┌──
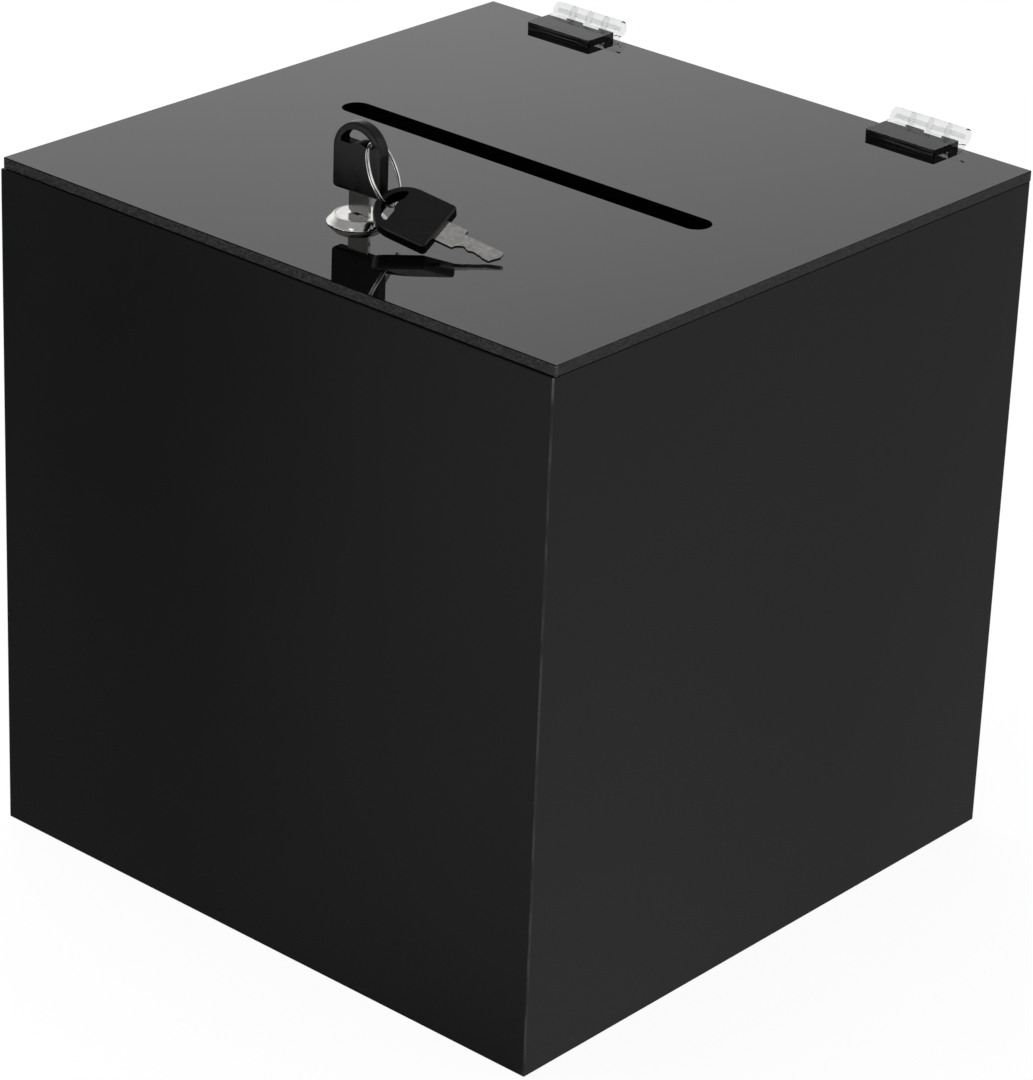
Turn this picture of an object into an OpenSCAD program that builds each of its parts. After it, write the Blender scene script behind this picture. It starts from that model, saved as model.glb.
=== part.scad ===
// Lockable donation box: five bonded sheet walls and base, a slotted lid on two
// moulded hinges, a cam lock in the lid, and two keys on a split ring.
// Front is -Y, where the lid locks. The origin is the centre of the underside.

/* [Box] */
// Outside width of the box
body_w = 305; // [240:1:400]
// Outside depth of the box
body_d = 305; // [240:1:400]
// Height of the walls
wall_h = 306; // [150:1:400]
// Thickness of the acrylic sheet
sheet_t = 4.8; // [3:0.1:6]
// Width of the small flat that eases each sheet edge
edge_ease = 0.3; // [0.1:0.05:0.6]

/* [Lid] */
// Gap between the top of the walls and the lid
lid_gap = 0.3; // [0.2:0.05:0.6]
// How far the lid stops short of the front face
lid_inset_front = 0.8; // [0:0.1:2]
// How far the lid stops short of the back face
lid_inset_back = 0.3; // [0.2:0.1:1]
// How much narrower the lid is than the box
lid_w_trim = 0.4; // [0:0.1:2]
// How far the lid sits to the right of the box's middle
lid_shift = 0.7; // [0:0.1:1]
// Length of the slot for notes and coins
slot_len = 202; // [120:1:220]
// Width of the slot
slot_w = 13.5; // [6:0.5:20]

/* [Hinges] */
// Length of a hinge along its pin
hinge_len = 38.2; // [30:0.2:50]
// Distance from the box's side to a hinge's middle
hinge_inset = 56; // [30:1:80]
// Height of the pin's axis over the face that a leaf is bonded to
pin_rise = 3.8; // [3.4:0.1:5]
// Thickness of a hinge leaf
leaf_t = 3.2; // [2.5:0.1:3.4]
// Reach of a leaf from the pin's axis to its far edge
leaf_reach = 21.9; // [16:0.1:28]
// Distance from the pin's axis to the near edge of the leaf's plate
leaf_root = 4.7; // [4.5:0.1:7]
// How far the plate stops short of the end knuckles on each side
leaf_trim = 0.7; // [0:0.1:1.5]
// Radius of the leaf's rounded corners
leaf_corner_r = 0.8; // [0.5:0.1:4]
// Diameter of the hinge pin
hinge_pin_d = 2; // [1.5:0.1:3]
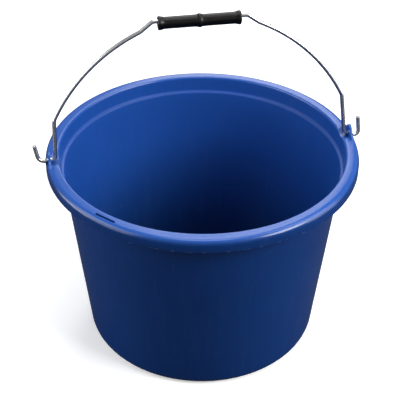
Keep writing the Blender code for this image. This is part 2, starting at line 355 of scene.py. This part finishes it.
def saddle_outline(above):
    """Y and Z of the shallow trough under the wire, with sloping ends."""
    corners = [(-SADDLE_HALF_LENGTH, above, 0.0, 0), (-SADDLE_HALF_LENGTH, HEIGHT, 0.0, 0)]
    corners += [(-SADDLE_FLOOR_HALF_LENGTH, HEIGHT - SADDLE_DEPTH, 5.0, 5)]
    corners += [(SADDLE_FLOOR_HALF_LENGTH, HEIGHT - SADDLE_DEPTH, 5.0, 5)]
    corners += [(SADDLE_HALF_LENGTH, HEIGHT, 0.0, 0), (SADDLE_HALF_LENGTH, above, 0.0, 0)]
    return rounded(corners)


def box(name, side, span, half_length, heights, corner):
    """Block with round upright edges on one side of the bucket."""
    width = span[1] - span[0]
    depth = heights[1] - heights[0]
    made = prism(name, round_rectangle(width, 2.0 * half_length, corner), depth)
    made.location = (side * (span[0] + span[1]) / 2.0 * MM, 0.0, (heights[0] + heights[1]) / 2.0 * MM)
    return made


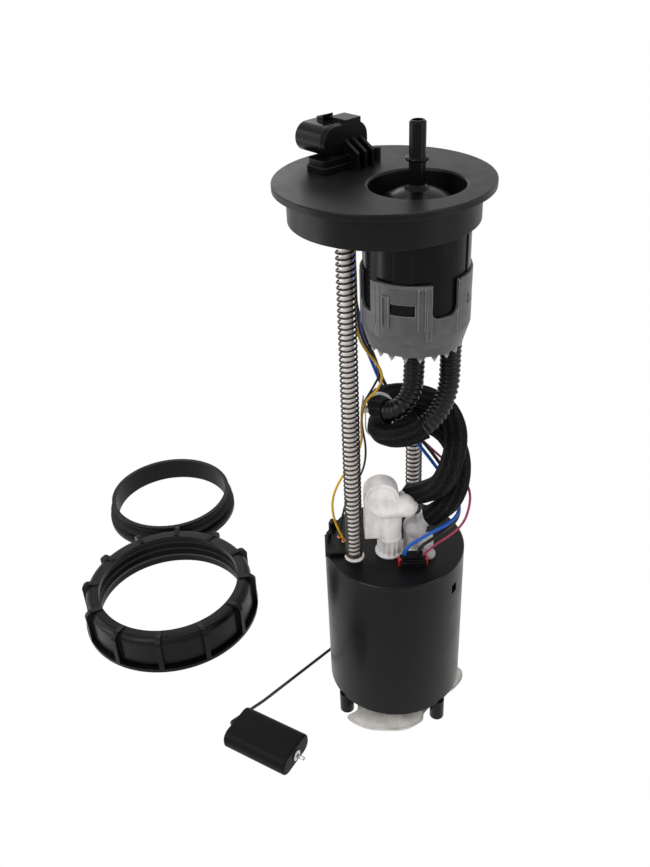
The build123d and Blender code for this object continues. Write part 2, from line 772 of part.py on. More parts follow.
└──
Your goal
Restate the listing in full, word for word.

Exercise result
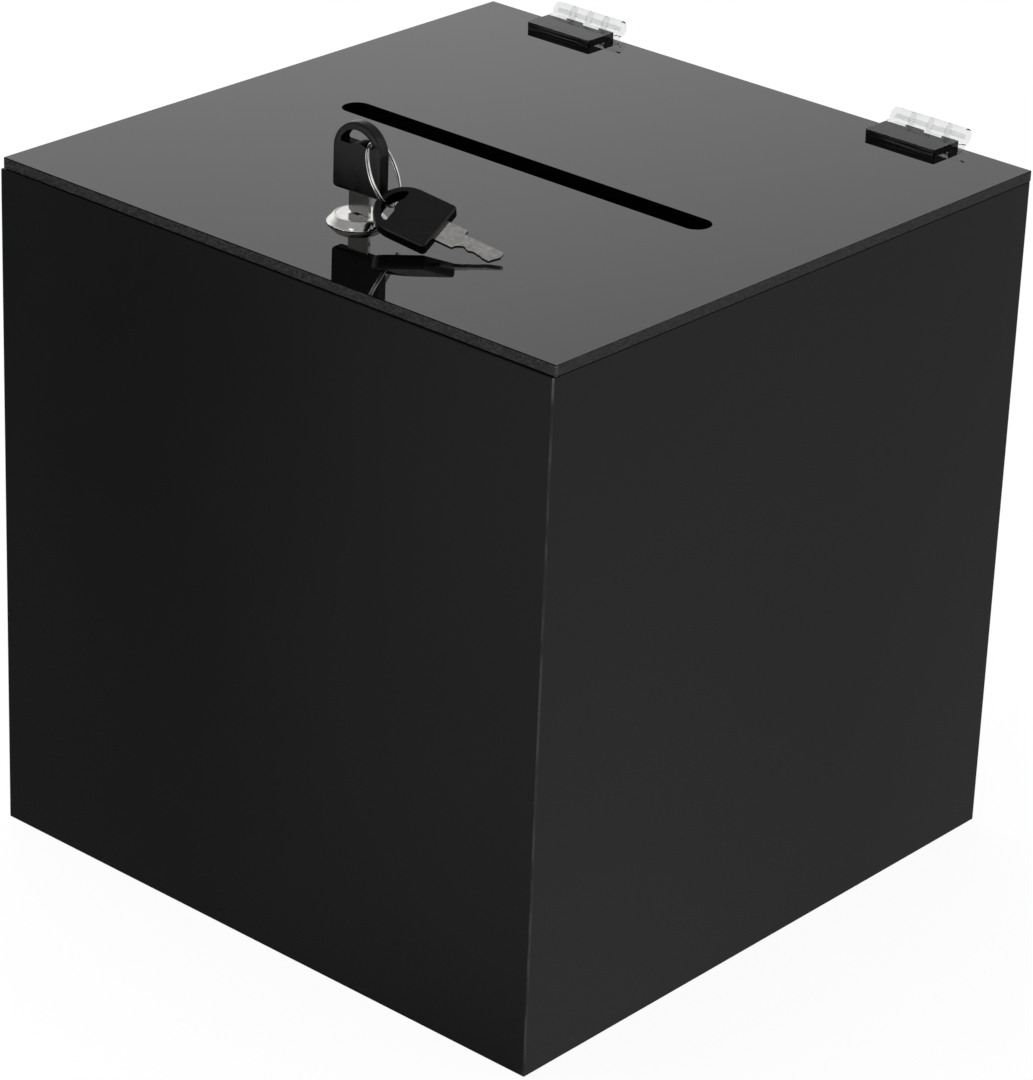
Turn this picture of an object into an OpenSCAD program that builds each of its parts. After it, write the Blender scene script behind this picture. It starts from that model, saved as model.glb.
=== part.scad ===
// Lockable donation box: five bonded sheet walls and base, a slotted lid on two
// moulded hinges, a cam lock in the lid, and two keys on a split ring.
// Front is -Y, where the lid locks. The origin is the centre of the underside.

/* [Box] */
// Outside width of the box
body_w = 305; // [240:1:400]
// Outside depth of the box
body_d = 305; // [240:1:400]
// Height of the walls
wall_h = 306; // [150:1:400]
// Thickness of the acrylic sheet
sheet_t = 4.8; // [3:0.1:6]
// Width of the small flat that eases each sheet edge
edge_ease = 0.3; // [0.1:0.05:0.6]

/* [Lid] */
// Gap between the top of the walls and the lid
lid_gap = 0.3; // [0.2:0.05:0.6]
// How far the lid stops short of the front face
lid_inset_front = 0.8; // [0:0.1:2]
// How far the lid stops short of the back face
lid_inset_back = 0.3; // [0.2:0.1:1]
// How much narrower the lid is than the box
lid_w_trim = 0.4; // [0:0.1:2]
// How far the lid sits to the right of the box's middle
lid_shift = 0.7; // [0:0.1:1]
// Length of the slot for notes and coins
slot_len = 202; // [120:1:220]
// Width of the slot
slot_w = 13.5; // [6:0.5:20]

/* [Hinges] */
// Length of a hinge along its pin
hinge_len = 38.2; // [30:0.2:50]
// Distance from the box's side to a hinge's middle
hinge_inset = 56; // [30:1:80]
// Height of the pin's axis over the face that a leaf is bonded to
pin_rise = 3.8; // [3.4:0.1:5]
// Thickness of a hinge leaf
leaf_t = 3.2; // [2.5:0.1:3.4]
// Reach of a leaf from the pin's axis to its far edge
leaf_reach = 21.9; // [16:0.1:28]
// Distance from the pin's axis to the near edge of the leaf's plate
leaf_root = 4.7; // [4.5:0.1:7]
// How far the plate stops short of the end knuckles on each side
leaf_trim = 0.7; // [0:0.1:1.5]
// Radius of the leaf's rounded corners
leaf_corner_r = 0.8; // [0.5:0.1:4]
// Diameter of the hinge pin
hinge_pin_d = 2; // [1.5:0.1:3]
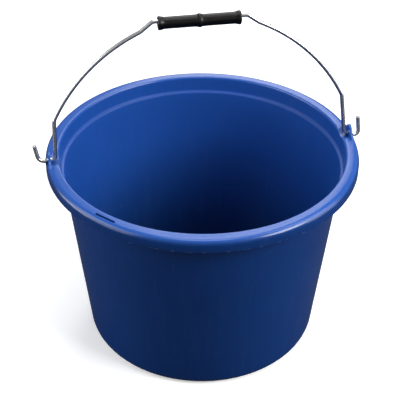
Keep writing the Blender code for this image. This is part 2, starting at line 355 of scene.py. This part finishes it.
def saddle_outline(above):
    """Y and Z of the shallow trough under the wire, with sloping ends."""
    corners = [(-SADDLE_HALF_LENGTH, above, 0.0, 0), (-SADDLE_HALF_LENGTH, HEIGHT, 0.0, 0)]
    corners += [(-SADDLE_FLOOR_HALF_LENGTH, HEIGHT - SADDLE_DEPTH, 5.0, 5)]
    corners += [(SADDLE_FLOOR_HALF_LENGTH, HEIGHT - SADDLE_DEPTH, 5.0, 5)]
    corners += [(SADDLE_HALF_LENGTH, HEIGHT, 0.0, 0), (SADDLE_HALF_LENGTH, above, 0.0, 0)]
    return rounded(corners)


def box(name, side, span, half_length, heights, corner):
    """Block with round upright edges on one side of the bucket."""
    width = span[1] - span[0]
    depth = heights[1] - heights[0]
    made = prism(name, round_rectangle(width, 2.0 * half_length, corner), depth)
    made.location = (side * (span[0] + span[1]) / 2.0 * MM, 0.0, (heights[0] + heights[1]) / 2.0 * MM)
    return made


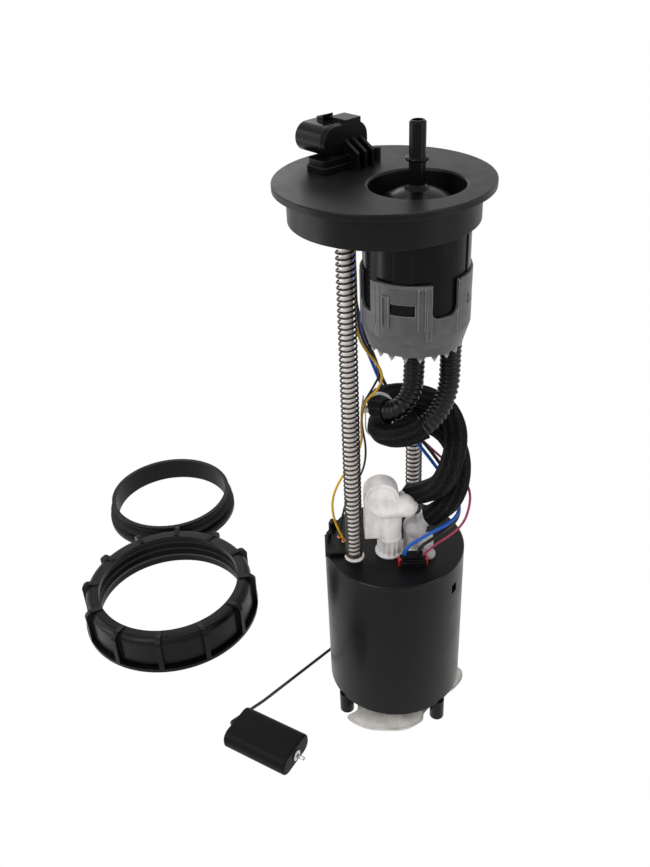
The build123d and Blender code for this object continues. Write part 2, from line 772 of part.py on. More parts follow.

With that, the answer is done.